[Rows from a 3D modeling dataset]
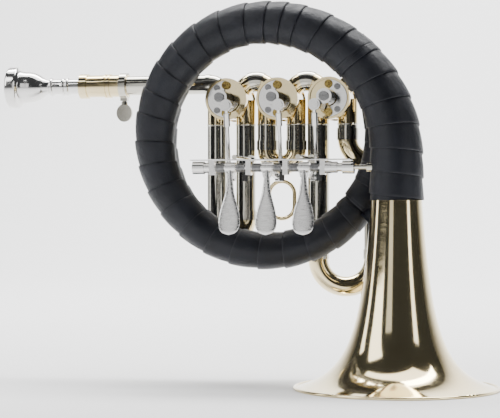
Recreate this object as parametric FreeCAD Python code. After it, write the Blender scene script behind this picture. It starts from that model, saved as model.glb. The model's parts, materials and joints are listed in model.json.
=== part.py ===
"""Small valved hunting horn: a leather-wrapped double coil, three rotary valves, lever
mechanism, three tuning slides, a telescoping mouthpipe and a mouthpiece.

Millimetres. +Z is up along the bell axis, the mouthpiece lies towards -X and the player's
finger levers face -Y. The origin is the centre of the bell's mouth, on the plane that the
horn stands on.
"""
import FreeCAD, Part
import math
import os

Vec = FreeCAD.Vector
X_AXIS = Vec(1, 0, 0)
Y_AXIS = Vec(0, 1, 0)
Z_AXIS = Vec(0, 0, 1)

# ---------------------------------------------------------------- clearances
running_fit = 0.05        # radial gap between a shaft or slide and its bore
seat_gap = 0.02           # radial gap where one fixed piece sits in another
body_gap = 0.4            # space kept between pieces that move past each other

# ---------------------------------------------------------------- bell
bell_mouth_radius = 66.0
bell_throat_radius = 16.3
bell_throat_height = 120.5
bell_flare_offset = 9.0
bell_wall = 0.7
rim_wire_radius = 1.1
rim_land_depth = 0.2
tail_height = 148.9       # where the bell joins the coil
tail_radius = 15.1

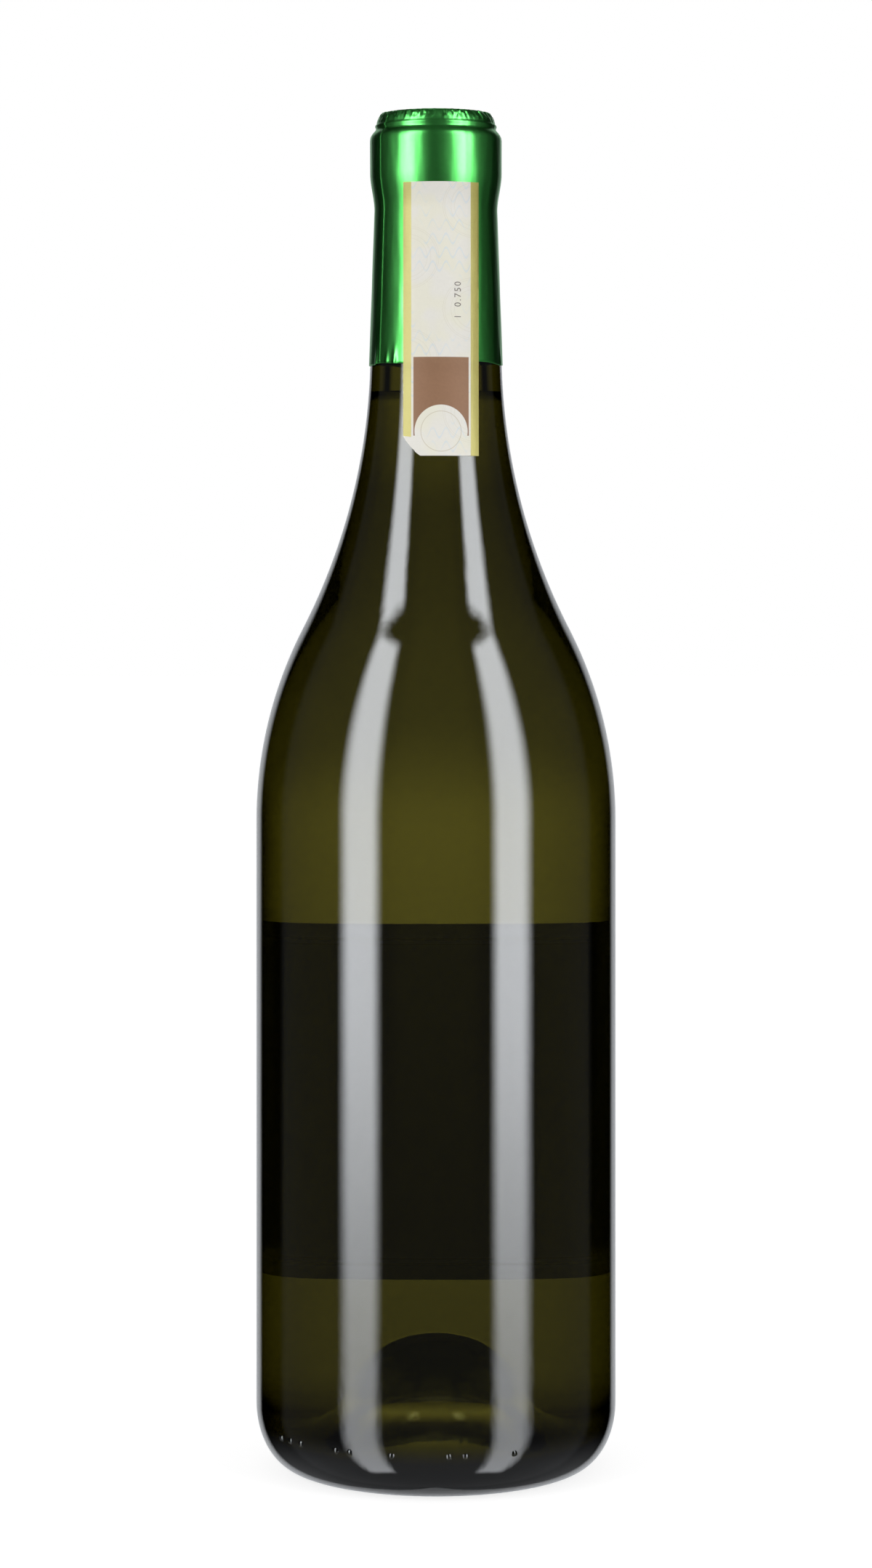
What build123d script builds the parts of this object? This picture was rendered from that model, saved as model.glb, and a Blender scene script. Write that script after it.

Task description: Exactly reproduce every record.

Right answer:
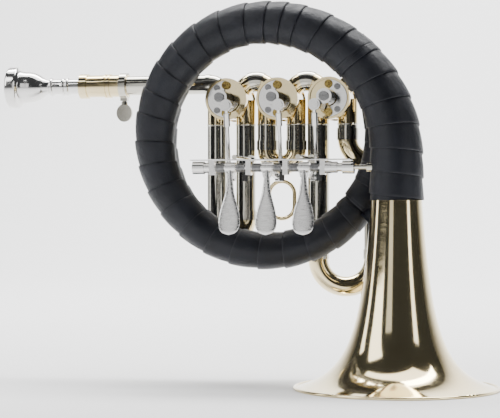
Recreate this object as parametric FreeCAD Python code. After it, write the Blender scene script behind this picture. It starts from that model, saved as model.glb. The model's parts, materials and joints are listed in model.json.
=== part.py ===
"""Small valved hunting horn: a leather-wrapped double coil, three rotary valves, lever
mechanism, three tuning slides, a telescoping mouthpipe and a mouthpiece.

Millimetres. +Z is up along the bell axis, the mouthpiece lies towards -X and the player's
finger levers face -Y. The origin is the centre of the bell's mouth, on the plane that the
horn stands on.
"""
import FreeCAD, Part
import math
import os

Vec = FreeCAD.Vector
X_AXIS = Vec(1, 0, 0)
Y_AXIS = Vec(0, 1, 0)
Z_AXIS = Vec(0, 0, 1)

# ---------------------------------------------------------------- clearances
running_fit = 0.05        # radial gap between a shaft or slide and its bore
seat_gap = 0.02           # radial gap where one fixed piece sits in another
body_gap = 0.4            # space kept between pieces that move past each other

# ---------------------------------------------------------------- bell
bell_mouth_radius = 66.0
bell_throat_radius = 16.3
bell_throat_height = 120.5
bell_flare_offset = 9.0
bell_wall = 0.7
rim_wire_radius = 1.1
rim_land_depth = 0.2
tail_height = 148.9       # where the bell joins the coil
tail_radius = 15.1

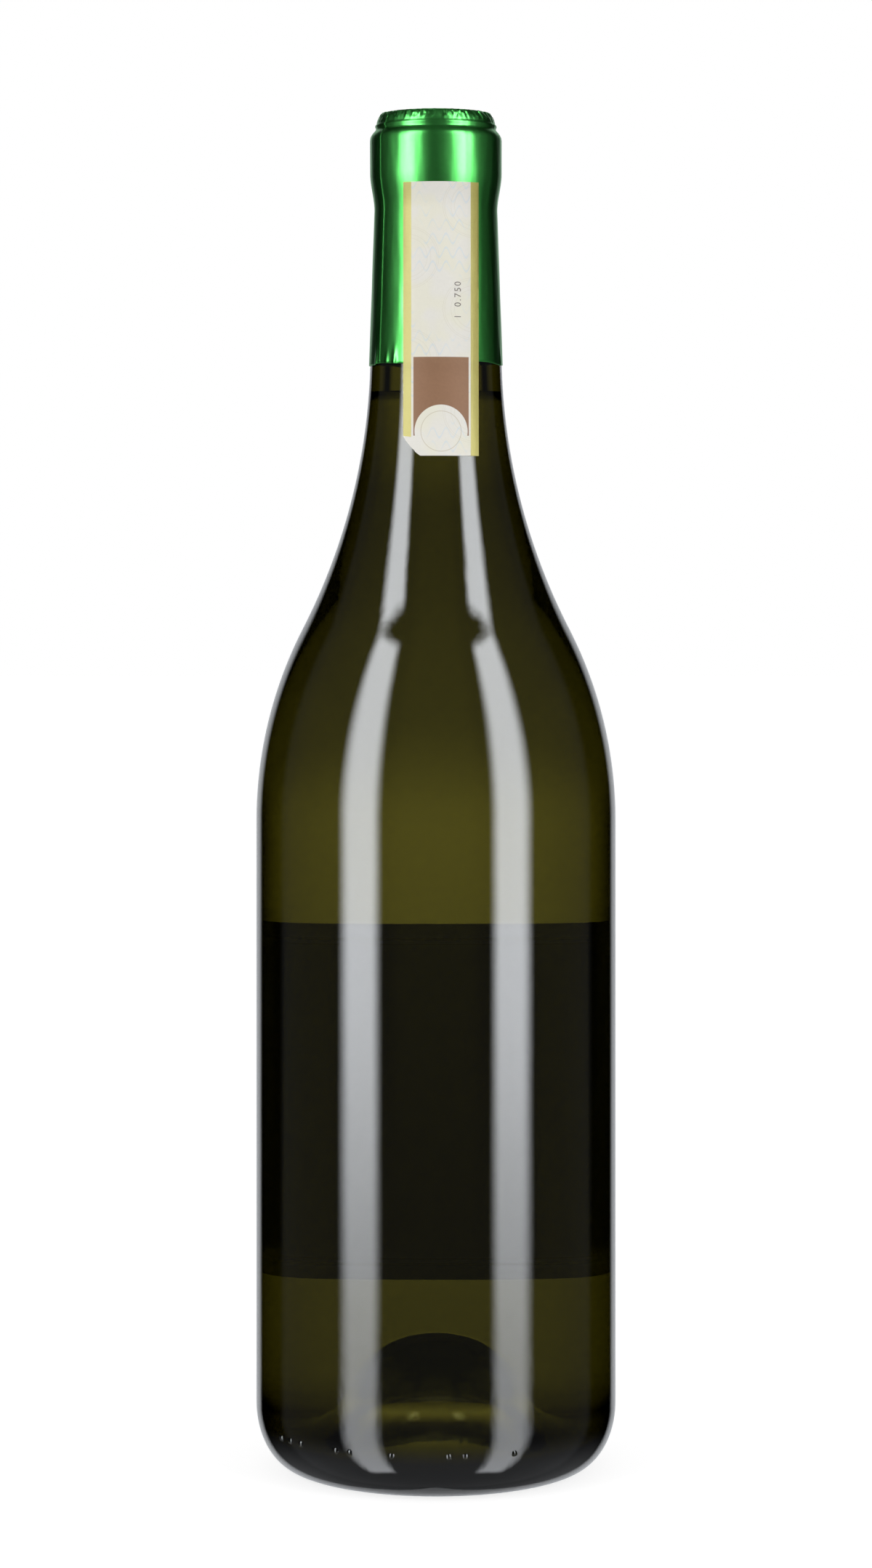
What build123d script builds the parts of this object? This picture was rendered from that model, saved as model.glb, and a Blender scene script. Write that script after it.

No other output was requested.